Electric vehicles are the new frontier in what has always been a fraught process — states competing to devise ever enticing tax and subsidy packages to attract hot companies. State leaders are looking at EVs and related industries as key to future economic development, particularly as the auto industry moves away from gas-powered cars. They want the jobs and tax revenue.
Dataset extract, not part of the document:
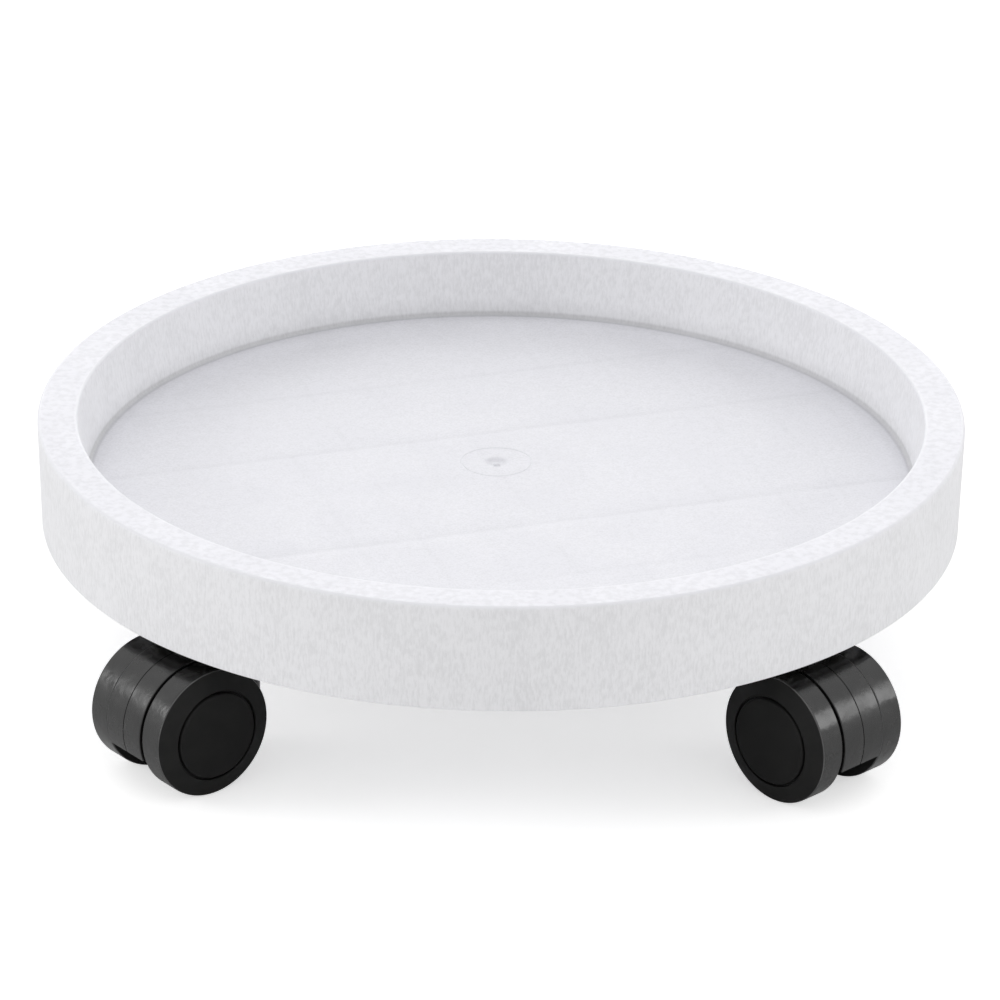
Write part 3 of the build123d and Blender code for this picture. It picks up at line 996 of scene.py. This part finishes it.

These initial projects might also be the seeds for future industry investment, as other companies sprout up near those at the vanguard.
But economic development subsidies can be a drain on state and local government coffers, leaving some critics to question whether they are worth the public investments.
Six states — Georgia, Kansas, Michigan, Nevada, North Carolina and Tennessee — have already pledged more than $1 billion each to EV or EV battery facilities, according to Good Jobs First, including Georgia awarding the two largest auto subsidy packages in U.S. history, worth a combined $3.3 billion, to Rivian and Hyundai.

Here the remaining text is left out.